His words: “If we want to make maximum benefits from our oil, we must excise the oil sector from the Ministry of Petroleum Resources and make it an independent body. That was what we did when we started with the National Oil Corporation (NOC), which later became Nigerian National Petroleum Corporation (NNPC). We did that because we wanted to attract some oil workers. Oil workers are very expensive and well-paid and cannot be paid the same we pay civil servants.”
He called for the sustenance of dialogue between government and the relevant stakeholders to end the fuel queues.
Meanwhile, the Nigeria Product and Marketing Company (NPMC) yesterday confirmed that it has continued to roll in fuel cargoes on daily basis with hopes that the queues would ease off very soon.
The spokesperson, NPMC, Mr. Israel Edjerin, told The Guardian that the company had continued to meet its commitment of fuel supply ensuring that the products get to the appropriate destination accordingly.
As of yesterday, a larger percentage of filling stations in Ogun State were yet to get products, while the few marketers that have stock were selling between N160 and 180 per litre.
In Lagos, a significant number of filling stations were selling amid very long queues, but the situation in Lekki/Ajah axis seems to be easing off, with queues becoming shorter.
Besides, fuel is now being sold for N230 per litre in most filling stations in Port Harcourt.
A motorist, Mr. Clifford Igwebueze, told The Guardian in Port Harcourt that he was forced to buy the product from a filling station along Eliozu Road at N260 per litre.
However, some of the fuel importers have continued to groan under the challenges of foreign exchange scarcity, lamenting the implications of this situation on import procedures.
A major marketer yesterday said that banks don’t have foreign exchange, while the parallel market was selling above the official rate of N197 to a dollar.
Executive Secretary, Major Oil Marketers Association of Nigeria (MOMAN), Obafemi Olawore, was quoted yesterday as saying that the banks are selling to his members at above N300 to a dollar, adding they had already made official complaint to the Central Bank of Nigeria through the Minister of Petroleum, who is already discussing the matter with the banks.
He said only two International Oil Companies (IOCs) operating in the upstream and downstream of the oil and gas sector are ready to assist with needed foreign exchange for the offshore purchase of the commodity.
In Kwara State, over 95 per cent of major marketers of Premium Motor Spirit (PMS) have shut their gates against consumers of the product while long queues of vehicles at the filling stations of independent marketers have receded by about 50 per cent.
Meanwhile, as fuel scarcity persists in the North and other parts of the country, members of the Association of Mega Filling Station Owners of Nigeria (AMFSON) yesterday alleged that some people are sabotaging the efforts of the Minister of State for Petroleum, Dr. Ibe Kachikwu, from ending the fuel crisis in Nigeria.

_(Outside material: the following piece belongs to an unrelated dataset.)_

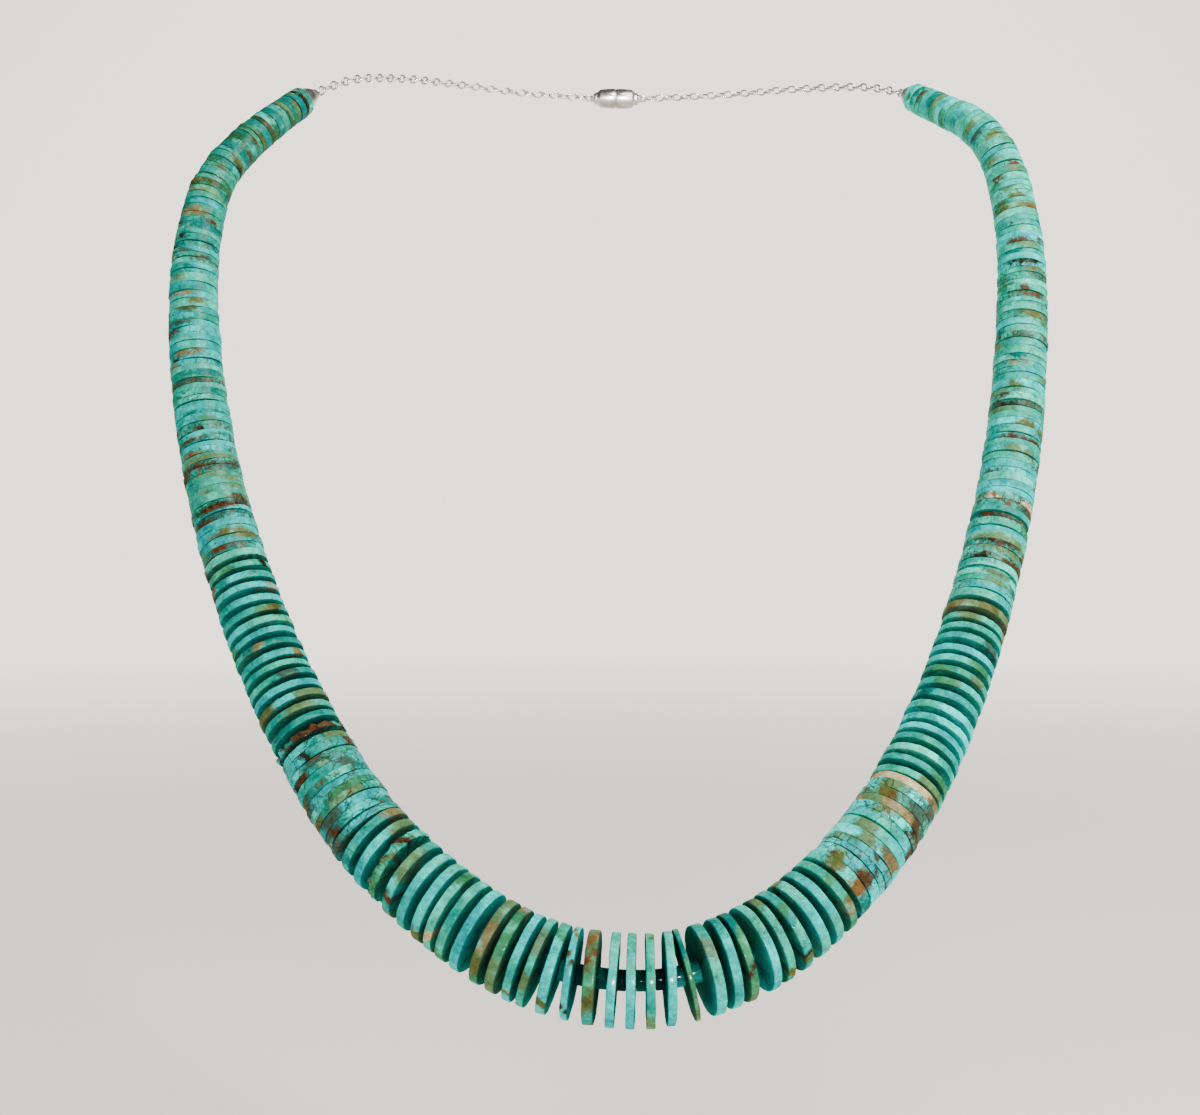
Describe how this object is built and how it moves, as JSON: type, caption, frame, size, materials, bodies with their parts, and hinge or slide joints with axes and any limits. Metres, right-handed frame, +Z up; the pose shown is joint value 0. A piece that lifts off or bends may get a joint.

They said the lingering fuel scarcity in the country was the making of highly-placed persons in the industry and other places of authorities in the country.
The association, therefore, has threatened to come out publicly with names of the saboteurs if pushed to the wall.
Addressing a press conference yesterday, National Secretary of AMFSON, Mr. Kenneth Nwachukwu, said members of the association had in recent past resisted the urge to mention the saboteurs even when the minister insisted we mention names.
Nwachukwu alleged that several trucks of fuel had been diverted into black markets by the saboteurs at the detriment of mega-station owners and Nigerians in general.
He pointed out that it was for the reason of fuel scarcity that the immediate past government established mega affiliate stations to cushion its negative effect on Nigerians, while urging the minister, who is also the Group Managing Director of NNPC, to address the plight of AMFSON members to help in ending the fuel crisis.
In another development, the Academic Staff Union of Universities (ASUU) has declared its intention to join the labour movement and its civil society allies to mount massive protests if government policies lead to increase in the price of petrol.
Speaking yesterday in Abuja on the state of the nation, President of the association, Nasir Fagge, said the lingering fuel crisis has widened the distance between the government and the people and has also created distrust between the people and the government while government is slow in implementing the policies it pronounced in 2015.